## EXERCISE PROMPT
The exercise asks for every line of the data to be reproduced exactly.

==== RECORDED INFORMATION ====

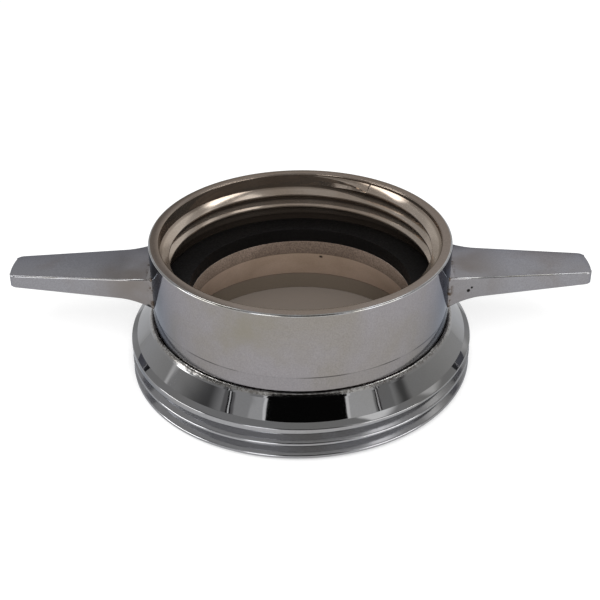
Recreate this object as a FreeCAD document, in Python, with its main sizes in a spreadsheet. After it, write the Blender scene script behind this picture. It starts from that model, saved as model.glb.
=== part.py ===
"""Fire hose adapter: a long-handled female swivel collar that turns on a male threaded body.

Frame: the origin is on the waterway's axis, in the plane of the male end. +Z points up through the
female mouth and +X runs along the handles. Lengths are in millimetres and angles in degrees.

Pieces, as they come apart on a bench:
  adapter_body   casting with the waterway, the neck cone and the male thread
  swivel_collar  casting with both handles and the female thread, which turns on the body's sleeve
  gasket         rubber washer that lies in the collar, over the body's upper face
  race_balls     steel balls that hold the collar on the sleeve and let it turn
  ball_plug      screw plug in the hole through which the balls are loaded
"""

import FreeCAD, Part
import math
import os
import Sketcher

from FreeCAD import Placement, Rotation, Vector

os.makedirs("parts", exist_ok=True)
doc = FreeCAD.newDocument("fire_hose_adapter")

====

## RESPONSE TO THE EXERCISE
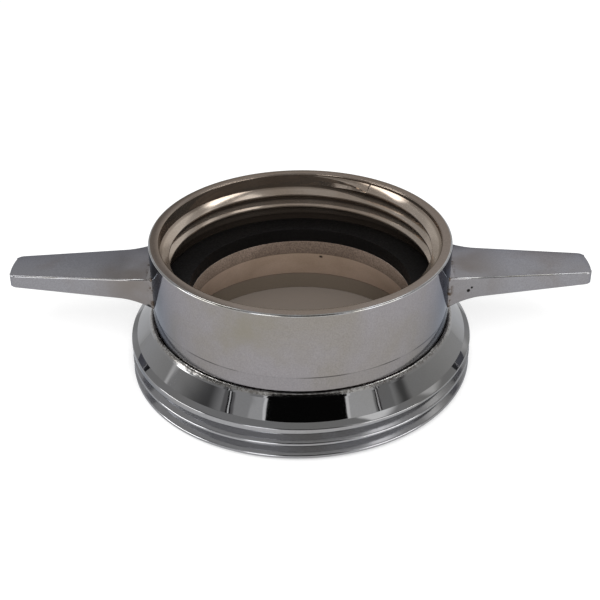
Recreate this object as a FreeCAD document, in Python, with its main sizes in a spreadsheet. After it, write the Blender scene script behind this picture. It starts from that model, saved as model.glb.
=== part.py ===
"""Fire hose adapter: a long-handled female swivel collar that turns on a male threaded body.

Frame: the origin is on the waterway's axis, in the plane of the male end. +Z points up through the
female mouth and +X runs along the handles. Lengths are in millimetres and angles in degrees.

Pieces, as they come apart on a bench:
  adapter_body   casting with the waterway, the neck cone and the male thread
  swivel_collar  casting with both handles and the female thread, which turns on the body's sleeve
  gasket         rubber washer that lies in the collar, over the body's upper face
  race_balls     steel balls that hold the collar on the sleeve and let it turn
  ball_plug      screw plug in the hole through which the balls are loaded
"""

import FreeCAD, Part
import math
import os
import Sketcher

from FreeCAD import Placement, Rotation, Vector

os.makedirs("parts", exist_ok=True)
doc = FreeCAD.newDocument("fire_hose_adapter")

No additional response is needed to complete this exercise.